What you have to do
Among the following entries, count the lines that contain "with" and report only the result.

Data entries
⟨

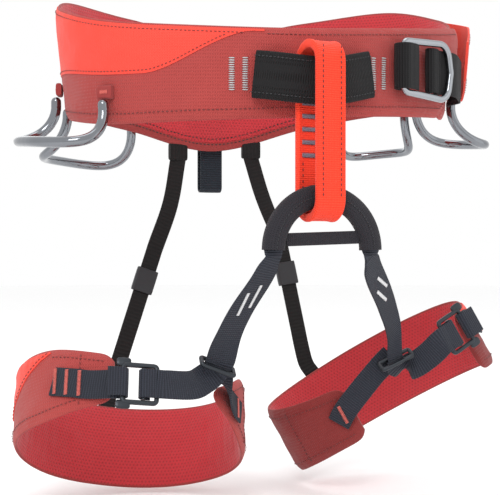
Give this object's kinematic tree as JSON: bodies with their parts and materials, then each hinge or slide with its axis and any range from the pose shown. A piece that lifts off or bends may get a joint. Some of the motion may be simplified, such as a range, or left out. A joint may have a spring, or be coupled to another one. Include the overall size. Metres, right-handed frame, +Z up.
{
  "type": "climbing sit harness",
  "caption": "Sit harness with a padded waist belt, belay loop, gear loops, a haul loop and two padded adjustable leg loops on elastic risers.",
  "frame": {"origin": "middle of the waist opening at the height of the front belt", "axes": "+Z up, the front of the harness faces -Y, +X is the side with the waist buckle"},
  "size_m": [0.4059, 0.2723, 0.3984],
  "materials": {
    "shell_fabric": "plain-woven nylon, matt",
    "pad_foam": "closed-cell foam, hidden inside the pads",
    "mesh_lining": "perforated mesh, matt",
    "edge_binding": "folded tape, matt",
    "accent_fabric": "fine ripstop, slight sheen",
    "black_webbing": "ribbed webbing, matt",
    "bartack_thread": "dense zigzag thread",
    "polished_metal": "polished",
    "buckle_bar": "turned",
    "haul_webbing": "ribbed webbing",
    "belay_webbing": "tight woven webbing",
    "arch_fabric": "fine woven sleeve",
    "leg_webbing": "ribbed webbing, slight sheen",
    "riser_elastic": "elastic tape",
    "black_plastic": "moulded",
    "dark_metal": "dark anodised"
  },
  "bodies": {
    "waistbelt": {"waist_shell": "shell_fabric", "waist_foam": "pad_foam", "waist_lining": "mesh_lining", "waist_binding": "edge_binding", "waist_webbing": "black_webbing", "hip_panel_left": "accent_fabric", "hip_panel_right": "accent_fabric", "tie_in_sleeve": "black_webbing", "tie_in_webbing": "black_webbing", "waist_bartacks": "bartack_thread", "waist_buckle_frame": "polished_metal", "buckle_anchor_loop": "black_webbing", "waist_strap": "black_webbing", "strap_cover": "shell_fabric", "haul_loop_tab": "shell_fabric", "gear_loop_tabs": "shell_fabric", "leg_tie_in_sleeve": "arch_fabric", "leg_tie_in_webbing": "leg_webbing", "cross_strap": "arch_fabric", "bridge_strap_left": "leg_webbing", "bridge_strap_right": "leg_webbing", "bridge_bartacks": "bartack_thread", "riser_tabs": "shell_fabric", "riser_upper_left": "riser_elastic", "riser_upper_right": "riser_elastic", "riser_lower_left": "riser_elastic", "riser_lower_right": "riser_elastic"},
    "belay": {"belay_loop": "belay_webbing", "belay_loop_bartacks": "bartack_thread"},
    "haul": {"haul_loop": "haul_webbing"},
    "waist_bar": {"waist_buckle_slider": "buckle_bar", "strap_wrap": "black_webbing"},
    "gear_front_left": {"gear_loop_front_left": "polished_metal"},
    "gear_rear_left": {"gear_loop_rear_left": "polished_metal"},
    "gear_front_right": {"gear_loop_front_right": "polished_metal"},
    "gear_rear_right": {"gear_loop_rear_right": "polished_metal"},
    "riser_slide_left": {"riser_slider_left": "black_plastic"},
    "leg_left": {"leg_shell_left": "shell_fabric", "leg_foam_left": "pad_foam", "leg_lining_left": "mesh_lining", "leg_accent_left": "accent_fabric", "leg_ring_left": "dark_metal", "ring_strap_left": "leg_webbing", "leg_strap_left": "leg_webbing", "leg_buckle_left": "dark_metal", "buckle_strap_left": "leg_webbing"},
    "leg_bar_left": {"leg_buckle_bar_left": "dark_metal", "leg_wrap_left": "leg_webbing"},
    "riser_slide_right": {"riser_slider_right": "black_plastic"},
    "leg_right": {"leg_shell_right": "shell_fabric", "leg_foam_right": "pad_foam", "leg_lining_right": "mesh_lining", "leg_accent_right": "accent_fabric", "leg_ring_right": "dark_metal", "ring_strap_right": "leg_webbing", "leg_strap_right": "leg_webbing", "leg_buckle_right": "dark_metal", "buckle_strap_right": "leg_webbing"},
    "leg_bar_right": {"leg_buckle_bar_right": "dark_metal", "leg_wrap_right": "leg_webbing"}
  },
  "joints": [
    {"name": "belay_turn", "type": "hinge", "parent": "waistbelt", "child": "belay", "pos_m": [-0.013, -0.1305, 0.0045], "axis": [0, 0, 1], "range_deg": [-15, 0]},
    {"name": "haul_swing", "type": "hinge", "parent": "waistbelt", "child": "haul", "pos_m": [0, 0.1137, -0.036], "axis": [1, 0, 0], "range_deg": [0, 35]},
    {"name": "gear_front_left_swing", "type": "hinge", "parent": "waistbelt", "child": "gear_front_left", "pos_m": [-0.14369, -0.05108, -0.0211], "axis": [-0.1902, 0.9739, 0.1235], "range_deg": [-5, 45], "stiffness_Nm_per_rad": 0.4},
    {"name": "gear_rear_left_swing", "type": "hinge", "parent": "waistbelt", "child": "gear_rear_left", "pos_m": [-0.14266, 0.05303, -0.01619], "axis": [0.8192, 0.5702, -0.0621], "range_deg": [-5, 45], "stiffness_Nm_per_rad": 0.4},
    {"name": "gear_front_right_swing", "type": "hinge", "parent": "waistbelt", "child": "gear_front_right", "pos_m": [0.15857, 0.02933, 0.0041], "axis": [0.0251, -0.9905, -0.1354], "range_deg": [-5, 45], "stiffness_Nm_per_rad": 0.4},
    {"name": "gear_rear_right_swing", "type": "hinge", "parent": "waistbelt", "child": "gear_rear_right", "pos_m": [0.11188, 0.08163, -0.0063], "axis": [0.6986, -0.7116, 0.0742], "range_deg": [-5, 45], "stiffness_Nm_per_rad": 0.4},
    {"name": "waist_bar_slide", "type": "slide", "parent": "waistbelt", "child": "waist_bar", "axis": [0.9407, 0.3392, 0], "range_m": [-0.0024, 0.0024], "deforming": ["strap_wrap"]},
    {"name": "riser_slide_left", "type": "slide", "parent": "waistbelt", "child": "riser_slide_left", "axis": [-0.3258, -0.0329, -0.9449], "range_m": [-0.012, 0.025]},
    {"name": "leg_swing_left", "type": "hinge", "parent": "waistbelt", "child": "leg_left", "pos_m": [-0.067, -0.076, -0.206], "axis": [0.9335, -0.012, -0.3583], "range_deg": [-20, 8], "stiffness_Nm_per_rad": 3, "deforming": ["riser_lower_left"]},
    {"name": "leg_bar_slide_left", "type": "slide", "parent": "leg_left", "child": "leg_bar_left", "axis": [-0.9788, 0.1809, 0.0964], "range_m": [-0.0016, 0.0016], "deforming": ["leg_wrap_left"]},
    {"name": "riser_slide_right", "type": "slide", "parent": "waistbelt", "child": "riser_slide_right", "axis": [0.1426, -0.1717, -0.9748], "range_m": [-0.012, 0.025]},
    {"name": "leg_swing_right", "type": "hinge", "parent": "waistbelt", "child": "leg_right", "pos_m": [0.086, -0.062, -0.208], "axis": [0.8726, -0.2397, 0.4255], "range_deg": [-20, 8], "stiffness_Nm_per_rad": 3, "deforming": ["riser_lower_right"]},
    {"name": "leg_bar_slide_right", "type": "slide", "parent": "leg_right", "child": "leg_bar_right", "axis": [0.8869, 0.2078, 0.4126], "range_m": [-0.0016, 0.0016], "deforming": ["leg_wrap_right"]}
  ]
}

⟩
⟨

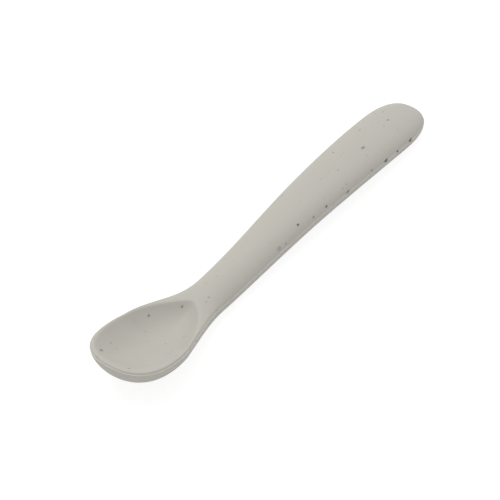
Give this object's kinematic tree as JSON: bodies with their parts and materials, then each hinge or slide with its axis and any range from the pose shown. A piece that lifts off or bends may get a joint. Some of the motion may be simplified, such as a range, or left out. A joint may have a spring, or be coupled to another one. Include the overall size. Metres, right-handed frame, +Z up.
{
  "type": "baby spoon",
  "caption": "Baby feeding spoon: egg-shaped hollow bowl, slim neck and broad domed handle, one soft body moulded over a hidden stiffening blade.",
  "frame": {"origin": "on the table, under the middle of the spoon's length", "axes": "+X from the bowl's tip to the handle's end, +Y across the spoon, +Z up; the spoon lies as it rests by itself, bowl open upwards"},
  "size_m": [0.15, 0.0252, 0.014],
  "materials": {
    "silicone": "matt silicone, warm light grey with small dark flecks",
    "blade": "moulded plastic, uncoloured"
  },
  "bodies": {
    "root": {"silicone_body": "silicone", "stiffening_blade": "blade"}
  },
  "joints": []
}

⟩

Full response
5